Hergün Sevgililer günüdür.
Taraflar karşılıklı olarak hayatın olumsuzluklarına ve sıkıntılarına rağmen sorumluluk alarak sabırla her günü sevgililer günü olarak yaşayabilirler.
Maddi imkanlari olanlarin hepside mutluluk ve huzur içinde oldukları söylenemez.
Sevgililer günü alınan hediyeye göre sevginin ölçüsü olmaz.
Bunun ölçüsü karşılıklı olarak (Allahım bizi öbür alemde de beraber eyle diyebiliyorsanız) aile olunmuş demektir.
Bütün semavi dinler insanların huzur ve selameti için kılavuz olarak kaide ve kurallar getirmiştir. Kişi inancına ve ameline göre hesaba çekilecek.
Para kazanmak için ticari amaçlı günler düzenleyerek Anne, Baba, Sevgili ve kadının değeri belirlenemez.
Gelelim yaklaşan başka bir etkinliğe;
Her sene olduğu gibi yakında medyada reklamlar dönmeye başlar ve bazı dizilerde konuyu işlemeye başlarlar.
Noel Baba kıyafetleriyle merkezi yerlerde çocuklara şeker çikolata dağıtarak nokta atışına başlarlar. Yıllardır avrupada gelecek diye bekleniyor maalesef hala gelmedi. Demekki gitmesi gereken yerler başka.
Bizi fıkralarıyla güldüren güldürürken düşündüren Merhum Nasreddin hocamızı da rahmetle anıyorum.
Onu da yılda bir defayla göle maya çalması ile hatırlıyoruz. genç nesillere fıkralarıyla onu anlatabilyormuyuz.
Ve yılbaşı kutlamaları;
Yılbaşı eğlencesi adı altında yakında çam ağaçları kesilip evleri süslemeye başlanır.
Kim bilir kaç bin kaç milyon milyar fidan katlıamı yapılacak fakat kimse bunun bir katliam olduğunu gündeme getirmiyor ve bir aktivitede de bulunmuyor.
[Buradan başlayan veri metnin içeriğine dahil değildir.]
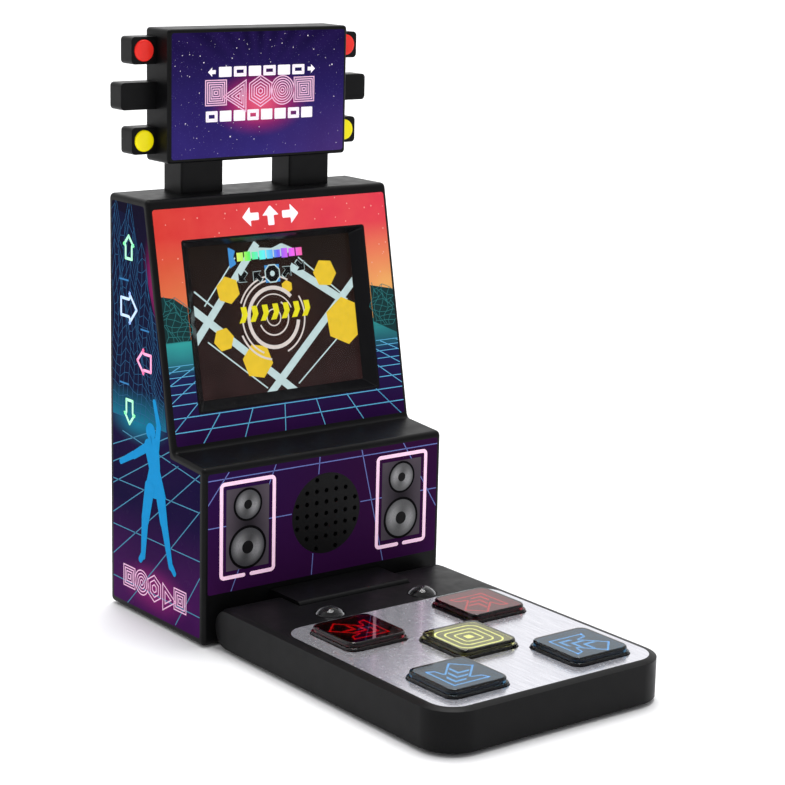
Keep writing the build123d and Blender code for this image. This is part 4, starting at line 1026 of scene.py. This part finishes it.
class RHYTHM_OT_display(bpy.types.Operator):
    """Fit the bezel, the clear lens and the lit picture of the display"""

    bl_idname = "rhythm.display"
    bl_label = "Display"

    def execute(self, context):
        smooth_copy("screen_bezel", finish("gloss_black"))
        coat("screen_lens", finish("clear_lens"))
        coat("lcd_module", finish("picture"))
        target = (0.4, 47.4)

        def rings(bm):
            centre = (-0.6, 34.6)
            ink_disc(bm, centre, 2.6, 0.35, LAYER * 2, 32)
            for radius, width, start, sweep in (
                (5.4, 0.45, 200, 215), (7.0, 0.35, 20, 150), (9.3, 1.15, 40, 310), (11.2, 0.5, 95, 150),
                (12.4, 0.5, 60, 95), (11.2, 0.5, -70, 100), (12.6, 0.6, 200, 60),
            ):
                ink_arc(bm, centre, radius, width, start, sweep, LAYER * 2, 32)

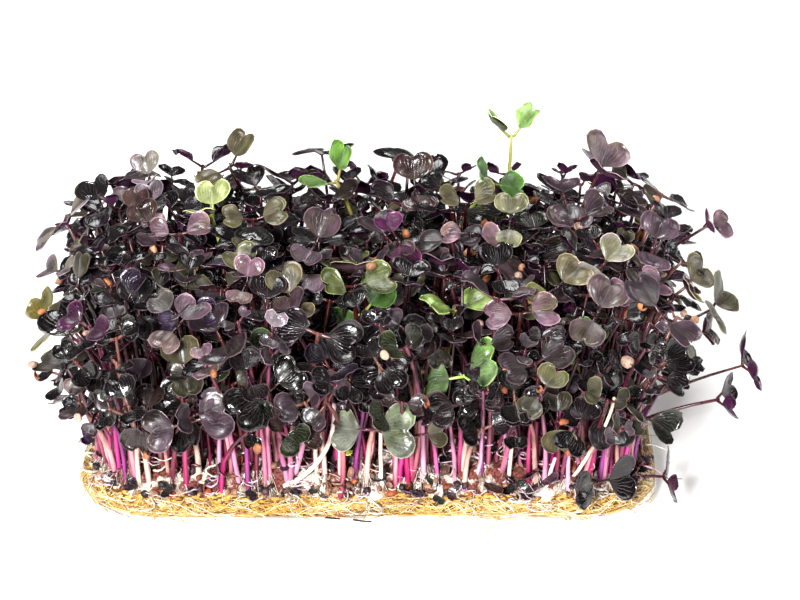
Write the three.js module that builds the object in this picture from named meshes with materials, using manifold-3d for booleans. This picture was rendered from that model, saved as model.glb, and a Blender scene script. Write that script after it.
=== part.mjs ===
// A tray of radish microgreens: a shallow plastic tray, the fibre mat that fills it, and the seedlings that
// stand in the mat. Seedlings whose roots have grown together share a clump, which sits in a plain hole in it.
// Millimetres. +X is along the tray's long side, -Y its front, +Z up.
// The origin is the middle of the tray's underside.
import * as THREE from "three";
import { mergeVertices } from "three/addons/utils/BufferGeometryUtils.js";
import Module from "manifold-3d";

const wasm = await Module();
wasm.setup();

// ---- Driving dimensions ----
const TRAY = { length: 182, width: 114, height: 7, corner: 25, cornerSteps: 6 };
const MAT = { underside: 1.5, top: 12.6, sideSteps: [6, 3] };
const GRID = { columns: 8, rows: 5, inset: 13, jitter: 2, seed: 65 };
const CLUMP = { radius: 6.2, sides: 8, seats: 3, seatRadius: 4 };
const LONE_CLUMP = { radius: 3.1, sides: 6 };
const HOLE = { depth: 8, gap: 0.45, proud: 0.8 };
const STEM = { radius: 0.9, sunk: 3, sections: [0, 0.2, 0.6], collar: 1.2 };
const LEAF = { width: 14.5, length: 8.6, petiole: 3.4, thickness: 0.75 };
const CANOPY = { height: [47, 65], short: [24, 46], shortShare: 0.5, edgeBand: 24, edgeFan: 1.7 };
const LEAN = { anywhere: [1, 7], atEdge: [4, 15], bend: [0.5, 0.8] };
const HABIT = { rise: 0.75, size: [0.82, 1.16], fold: [0.02, 0.4], droop: [0, 0.24], smaller: 0.84 };
const CLEARANCE = { distance: 3, tries: 900, shrinkEvery: 60, shrink: 0.95, stemStep: 3, column: 36 };
const HULL = { radius: 1.7, share: 0.13 };

// One side of the leaf's outline, from its stem to its notch: share of the length, share of the half width.
const LEAF_OUTLINE = [
  [0.2, 0.66],
  [0.66, 1],
  [1.02, 0.52],
];
const LEAF_NOTCH = 0.76;
const LEAF_CENTRE = 0.42;
// Where the clearance between leaves is measured, in the same shares.
const LEAF_SAMPLES = [[0.2, 0.5], [0.5, 0.5], [0.5, 0.96], [0.82, 0.86], [0.84, 0.4], [1.02, 0.52]];

// Seedlings that stand out from the others: clump as [column, row], and where the leaf pair's middle is.
const STRAYS = [
  { clump: [6, 3], tip: [74, 26, 84], bend: 0.7, heading: 1.5, spread: [1, 0.2], size: 1.15 },
  { clump: [7, 3], tip: [95, 26, 76], bend: 0.7, heading: 0.2, spread: [0.15, 0.1], size: 0.85 },
  { clump: [7, 3], tip: [108, 12, 72], bend: 0.5, heading: 0.4, spread: [0.5, 0.9], size: 0.7 },
  { clump: [7, 2], tip: [110, -2, 50], bend: 0.45, heading: 1.2, spread: [0.2, 0.35], size: 1.05 },
  { clump: [7, 1], tip: [119, -14, 36], bend: 0.55, heading: 1.3, spread: [0.2, 0.3], size: 0.95 },
  { clump: [7, 1], tip: [110, -26, 31], bend: 0.6, heading: 1.6, spread: [0.6, 0.5], size: 0.75 },
  { clump: [7, 0], tip: [92, -45, 15], bend: 0.9, heading: 0.9, spread: [0.3, 0.4], size: 0.8 },
  { clump: [6, 0], tip: [70, -59, 23], bend: 0.4, heading: 0.2, spread: [0.1, 0.3], size: 1 },
  { clump: [1, 0], tip: [-53, -61, 46], bend: 0.65, heading: 0.4, spread: [0.15, 0.2], size: 1.1 },
  { clump: [4, 0], tip: [1, -60, 43], bend: 0.72, heading: 0, spread: [0.1, 0.1], size: 1.15 },
  { clump: [0, 2], tip: [-101, -8, 47], bend: 0.5, heading: 1.4, spread: [0.3, 0.5], size: 0.95 },
  { clump: [0, 3], tip: [-99, 20, 69], bend: 0.6, heading: 0.1, spread: [0.1, 0.1], size: 1.05 },
  { clump: [2, 4], tip: [-46, 38, 80], bend: 0.7, heading: 0.6, spread: [0.5, 0.3], size: 1 },
];

// Pale and green seedlings, each in a hole of its own between four clumps: gap as [column, row].
const LONE = [
  { gap: [5, 3], tip: [46, 35, 93], bend: 0.7, heading: 0.3, spread: [0.95, 0.75], size: 0.95 },
  { gap: [4, 3], tip: [40, 24, 81], bend: 0.7, heading: 0.1, spread: [0.3, 0.35], size: 0.9 },
  { gap: [3, 3], tip: [-11, 30, 79], bend: 0.7, heading: 0.5, spread: [0.8, 0.6], size: 1 },
  { gap: [1, 2], tip: [-50, 12, 76], bend: 0.7, heading: 1.2, spread: [1, 0.7], size: 0.9 },
  { gap: [4, 0], tip: [27, -30, 66], bend: 0.6, heading: 0.5, spread: [0.55, 0.4], size: 1 },
  { gap: [5, 0], tip: [29, -46, 53], bend: 0.5, heading: 0.1, spread: [0.45, 0.4], size: 1.1 },
  { gap: [3, 1], tip: [-1, -22, 61], bend: 0.6, heading: 0.8, spread: [0.6, 0.3], size: 0.95 },
  { gap: [6, 0], tip: [63, -40, 58], bend: 0.5, heading: 0.9, spread: [0.4, 0.5], size: 0.85 },
];

// ---- Colours ----
function plain(color, roughness) {
  return new THREE.MeshStandardMaterial({ color, roughness, metalness: 0, flatShading: true });
}

const MATERIALS = {
  tray: plain(0xf2f1ee, 0.35),
  mat: plain(0xcf9c44, 0.95),
  seedling: plain(0x3b2836, 0.4),
  green: plain(0x7fae3c, 0.45),
};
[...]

Taksim de birkaç ağaç kesiliyor diye kıyamet koparanlar bu katliama da bir el atıverseler.
Bakalım uluslar arası destekci ve sponsorlar da çıkacakmı.
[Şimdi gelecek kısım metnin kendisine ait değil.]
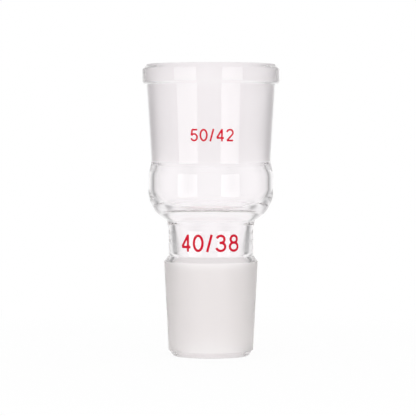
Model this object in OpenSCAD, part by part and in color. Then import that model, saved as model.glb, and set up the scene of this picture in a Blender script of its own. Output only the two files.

Yılbaşına özel binlerce Kaz kesime hazırdır sanki Kaz bayramı.
Mübarek kurban bayramımızda kurban kesilmesini kabullenemeyenler, hayvan hakları savunucuları yılbaşı için ne sipariş vermişlerdir.
Sanki olmazsa olmaz.
Piyongo bileti. adınada Milli piyango koymuşlar.
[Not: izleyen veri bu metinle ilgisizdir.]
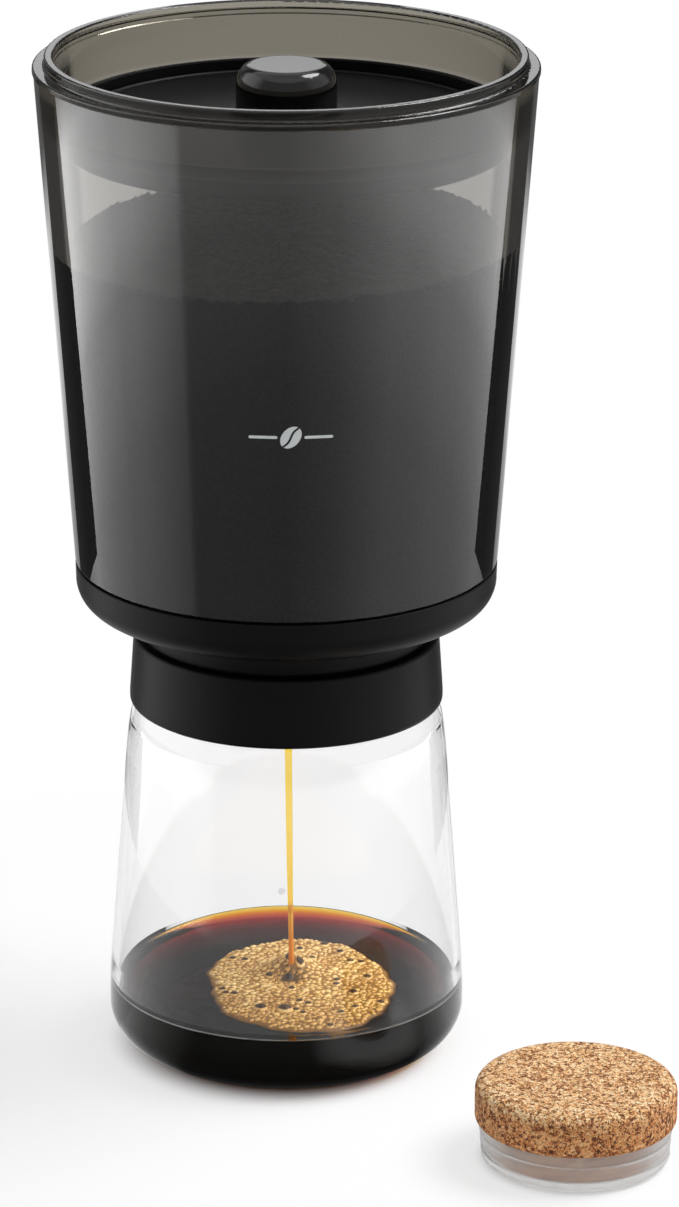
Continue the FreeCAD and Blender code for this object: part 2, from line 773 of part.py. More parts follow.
def filter_tab():
    """An upright tab with a finger hole, to pull the filter out by."""
    body = new_body("filter_tab")
    sketch = new_sketch(body, "tab_sketch", "XZ_Plane")
    shoulder = "frame_top + tab_height - tab_width / 2"
    draw(sketch, [
        ("-tab_width / 2", "frame_top"),
        ("tab_width / 2", "frame_top"),
        ("tab_width / 2", shoulder),
        ("0", "frame_top + tab_height", "tab_width / 2"),
        ("-tab_width / 2", shoulder, "tab_width / 2"),
    ])
    draw_circle(sketch, "0", shoulder, "tab_hole")
    pad(body, "tab", sketch, "tab_sheet", both_ways=True)
    return body


# ---------------------------------------------------------------- cover

def cover_dish():
    """The perforated dish that spreads the water, with a boss for the knob's screw."""
    body = turned("cover_dish", [
        ("counterbore", "dish_bottom"),
        ("dish_bottom_radius", "dish_bottom"),
        ("dish_side_radius", "dish_side", "dish_round"),
        ("dish_side_radius", "seal_groove_foot"),
        ("seal_groove_radius", "seal_groove_foot"),
        ("seal_groove_radius", "cover_height - dish_rim_step"),
        ("dish_rim_bore", "cover_height - dish_rim_step"),
        ("dish_rim_bore", "dish_well_side"),
        ("dish_well_radius", "dish_bottom + dish_floor", "-dish_round"),
        ("boss_radius", "dish_bottom + dish_floor"),
        ("boss_radius", "plate_foot"),
        ("clear_bore", "plate_foot"),
        ("clear_bore", "counterbore_top"),
        ("counterbore", "counterbore_top"),
    ])
    for circle in range(int(value("drip_circles"))):
        name = "drip_%d" % (circle + 1)
        sketch = new_sketch(body, name + "_sketch", "XY_Plane", "dish_bottom + dish_floor")
        draw_circle(sketch, "drip_first + drip_step * %d" % circle, "0", "drip_radius")
        hole = pocket(body, name, sketch, "dish_floor")
        around(body, name + "_circle", hole, "drip_holes + drip_more * %d" % circle)
    return body


def cover_seal():
    """The band round the cover's rim, which follows the container's taper."""
    return turned("cover_seal", [
        ("seal_groove_radius", "seal_groove_foot"),
        ("seal_foot_radius", "seal_groove_foot"),
        ("seal_top_radius", "cover_height - seam_edge"),
        ("seal_top_radius - seam_edge", "cover_height", "seam_edge"),
        ("seal_groove_radius", "cover_height"),
    ])


def cover_plate():
    """A slightly domed disc with a raised edge."""
    return turned("cover_plate", [
        ("clear_bore", "plate_foot"),
        ("plate_radius - plate_edge", "plate_foot"),
        ("plate_radius", "plate_foot + plate_edge"),
        ("plate_radius", "plate_edge_height - plate_edge"),
        ("plate_radius - plate_edge", "plate_edge_height", "plate_edge"),
        ("plate_radius - plate_lip", "plate_edge_height"),
        ("plate_radius - plate_lip - plate_edge", "plate_edge_height - plate_lip_drop"),
        ("ring_radius", "plate_crown", "plate_dome"),
        ("ring_foot_radius + ring_clearance", "plate_crown"),
        ("ring_foot_radius + ring_clearance", "plate_seat"),
        ("clear_bore", "plate_seat"),
    ])


def knob_ring():
    """The round boss between the plate and the knob."""
    return turned("knob_ring", [
        ("clear_bore", "plate_seat"),
        ("ring_foot_radius", "plate_seat"),
        ("ring_foot_radius", "plate_crown + ring_clearance"),
        ("ring_radius", "plate_crown + ring_clearance"),
        ("ring_radius", "cover_height - knob_edge"),
        ("ring_radius - knob_edge", "cover_height", "knob_edge"),
        ("clear_bore", "cover_height"),
    ])


def knob_shell():
    """A short round knob with a soft upper edge and a flat top."""
    reach = "(knob_side_round - knob_top_round)"
    across = "knob_radius - knob_side_round + knob_side_round * " \
             "(knob_top_radius - knob_radius + knob_side_round) / " + reach
    up = "knob_side + knob_side_round * (knob_height - knob_top_round - knob_side) / " + reach
    return turned("knob_shell", [
        ("knob_bore", "cover_height"),
        ("knob_radius - knob_edge", "cover_height"),
        ("knob_radius", "cover_height + knob_edge", "knob_edge"),
        ("knob_radius", "knob_side"),
        (across, up, "knob_side_round"),
        ("knob_top_radius", "knob_height", "knob_top_round"),
        ("0", "knob_height"),
        ("0", "knob_bore_top"),
        ("knob_bore", "knob_bore_top"),
    ])


def knob_screw():
    """The screw that holds dish, plate, ring and knob together."""
    head = cylinder("knob_screw_head", "knob_head_radius", "knob_head", "knob_head_foot")
    shank = cylinder("knob_screw_shank", "knob_screw_radius",
                     "knob_screw_top - knob_head_foot - knob_head", "knob_head_foot + knob_head")
    screw = doc.addObject("Part::Fuse", "knob_screw")
    screw.Label = "knob_screw"
    screw.Base = head
    screw.Tool = shank
    return screw


# ---------------------------------------------------------------- stopper

def beside_carafe(body):
    """Stand a sub-part on the stopper's own axis."""
    body.setExpression("Placement.Base.x", bound("stopper_across"))
    body.setExpression("Placement.Base.y", bound("-stopper_forward"))
    return body


def stopper_cork():
    """The cork head, with the core that fills the plug."""
    body = turned("stopper_cork", [
        ("0", "core_foot"),
        ("core_radius", "core_foot"),
        ("core_radius", "cork_foot"),
        ("cork_radius - cork_foot_round", "cork_foot"),
        ("cork_radius", "cork_foot + cork_foot_round", "cork_foot_round"),
        ("cork_radius", "cork_height - cork_top_round"),
        ("cork_radius - cork_top_round", "cork_height", "cork_top_round"),
        ("0", "cork_height"),
    ])
    return beside_carafe(body)


def stopper_plug():
    """The finned cup under the cork, with a small notch in its lower fin."""
    body = turned("stopper_plug", [
        ("0", "0"),
        ("plug_foot_radius - plug_chamfer", "0"),
        ("plug_foot_radius", "plug_chamfer"),
        ("plug_foot_radius", "fin_low_foot"),
        ("fin_low_radius - plug_chamfer", "fin_low_foot"),
        ("fin_low_radius", "fin_low_foot + plug_chamfer", "plug_chamfer"),
        ("fin_low_radius", "fin_low_top - plug_chamfer"),
        ("fin_low_radius - plug_chamfer", "fin_low_top", "plug_chamfer"),
        ("groove_low_radius", "fin_low_top"),
        ("groove_low_radius", "fin_high_foot"),
        ("fin_high_radius - plug_chamfer", "fin_high_foot"),
        ("fin_high_radius", "fin_high_foot + plug_chamfer", "plug_chamfer"),
        ("fin_high_radius", "fin_high_top - plug_chamfer"),
        ("fin_high_radius - plug_chamfer", "fin_high_top", "plug_chamfer"),
        ("groove_high_radius", "fin_high_top"),
        ("groove_high_radius", "flange_foot"),
        ("flange_radius - plug_chamfer", "flange_foot"),
        ("flange_radius", "flange_foot + plug_chamfer", "plug_chamfer"),
        ("flange_radius", "cork_foot"),
        ("plug_bore", "cork_foot"),
        ("plug_bore", "plug_floor"),
        ("0", "plug_floor"),
    ])
    sketch = new_sketch(body, "notch_sketch", "XZ_Plane", "fin_low_radius + notch_overrun")
    draw(sketch, [
        ("-notch_width / 2", "fin_low_foot"),
        ("notch_width / 2", "fin_low_foot"),
        ("0", "fin_low_foot + notch_height"),
    ])
    pocket(body, "notch", sketch, "fin_low_radius + notch_overrun - groove_low_radius")
    return beside_carafe(body)


# ---------------------------------------------------------------- assembly

def check(parts):
    """Stop at any failed object and at any sub-part without a sound solid."""
    for item in doc.Objects:
        if "Invalid" in item.State or "Error" in item.State:
            raise RuntimeError("%s failed: %s" % (item.Name, item.State))
    for part in parts:
        shape = part.Shape
        if shape.isNull() or not shape.isValid() or not shape.Solids:
            raise RuntimeError(part.Label + " has no sound solid")


def main():
    """Build every sub-part and write one STEP file for each."""
    makers = [
        carafe_glass, container_shell, drain_base, neck_collar, shell_gasket, drain_floor,
        drain_spout, neck_guide, floor_screws, valve_foot, valve_stem, valve_seal, valve_clip,
        valve_spring, filter_frame, filter_mesh, filter_gasket, filter_tab, cover_dish, cover_seal,
        cover_plate, knob_ring, knob_shell, knob_screw, stopper_cork, stopper_plug,
    ]
    parts = [maker() for maker in makers]
    doc.recompute()
    check(parts)
    os.makedirs("parts", exist_ok=True)
    for part in parts:
        part.Shape.exportStep("parts/%s.step" % part.Label)
        box = part.Shape.BoundBox
        print("%-16s %9.0f mm3  z %7.2f to %7.2f  radius %6.2f"
              % (part.Label, part.Shape.Volume, box.ZMin, box.ZMax, box.XLength / 2))


main()
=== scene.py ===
"""Cold brew coffee maker: finishes of the CAD parts, coffee, printed marks and studio.

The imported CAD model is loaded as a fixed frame, in metres, +Z up, with the origin at the centre
of the carafe's foot.  Each operator dresses or builds one group of pieces.
"""
import math
import random

import bmesh
import bpy
import numpy as np
from mathutils import Matrix, Vector, noise
from mathutils.bvhtree import BVHTree


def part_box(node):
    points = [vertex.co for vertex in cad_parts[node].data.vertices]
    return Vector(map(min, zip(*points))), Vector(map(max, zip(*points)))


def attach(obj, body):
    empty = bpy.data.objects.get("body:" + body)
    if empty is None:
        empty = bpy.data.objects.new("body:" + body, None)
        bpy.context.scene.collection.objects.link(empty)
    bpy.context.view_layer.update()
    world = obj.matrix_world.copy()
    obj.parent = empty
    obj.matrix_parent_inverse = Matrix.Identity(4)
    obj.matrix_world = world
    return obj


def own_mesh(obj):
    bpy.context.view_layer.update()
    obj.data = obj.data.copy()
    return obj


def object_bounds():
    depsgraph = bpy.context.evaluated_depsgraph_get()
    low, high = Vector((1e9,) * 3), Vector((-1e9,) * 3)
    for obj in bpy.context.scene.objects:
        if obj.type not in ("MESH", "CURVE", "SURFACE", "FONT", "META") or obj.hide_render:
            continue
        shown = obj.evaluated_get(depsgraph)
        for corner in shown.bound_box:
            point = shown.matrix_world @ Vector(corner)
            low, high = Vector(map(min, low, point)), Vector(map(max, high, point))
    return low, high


bl_info = {
    "name": "Cold Brew Coffee Maker",
    "version": (1, 0, 0),
    "blender": (4, 5, 0),
    "location": "3D View > Sidebar > Brewer",
    "description": "Finishes, contents and studio of a cold brew coffee maker",
    "category": "Object",
}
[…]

Şekli şemali ne olursa olsun piyango kumardır, kumarsa Haramdır haram ile milli kelimesinin birlikte olmasıda hoş değil .
Piyango yılbaşında sanki haram değilmiş gibi mübah haline getirilmiş.
Hülasa;
Yilbaşı ve benzeri yabancı adet ve kültürlerin amaç ve hedefi medya ve reklam destekli modernlik adına bizleri kültürümüzden koparmaktadır.
Kendi kültürünü bilmeyen ve yaşamayan toplumlar, başka kültürlerin etkisinde kalarak asimile olurlar.
Kendi kültür ve geleneklerini yaşamayan ve yaşatmayan asimile olan toplumların başkasına faydası olmadığı gibi kendileride toplumda problem haline gelirler
Bizim kültür, gelenek ve özel günlerimizi yaşamaya çalışan ve kutlayan bir topluma şahit olan varmı.
Sevgili gençler,
Birçok gencimiz yılbaşı eylencesi adı altında sahte dostlar tarafından maalesef Sigara, Alkol, Bonzai ve Esrar gibi uyuşturucularla tanıştırılacaktır.
Sakın bir defayla birşey olmaz demeyin.
O bir defa çok şeylerin başlangıcıdır. Unutmayın büyük yangınlar küçük kıvılcımlarla başlar.
Ailenizle ve gerçek dostlarınızla birlikte olmaya calışın.
Aile ortamları aile bireylerinin sığınağı liman gibi emin yerdir. Viruslu ortamlardan uzak durun.
Çevrenizdeki acımasızlar sizlere sen daha çocuksun çocuklara göre değil, büyü de gel gibi tetikleyici laflar etselerde acımasızlara fırsat vermeyin.
Lütfen hayatınıza sahip çıkın. Bu bir hatırlatma herkesin özeli kendine aitdir.
Kişi yaşam tercihini istediği gibi yaşamakta serbestdir ve istediği gibi yaşar.
Fakat kişi hesaba istediği gibi değil, istenildiği gibi hesaba çekilir.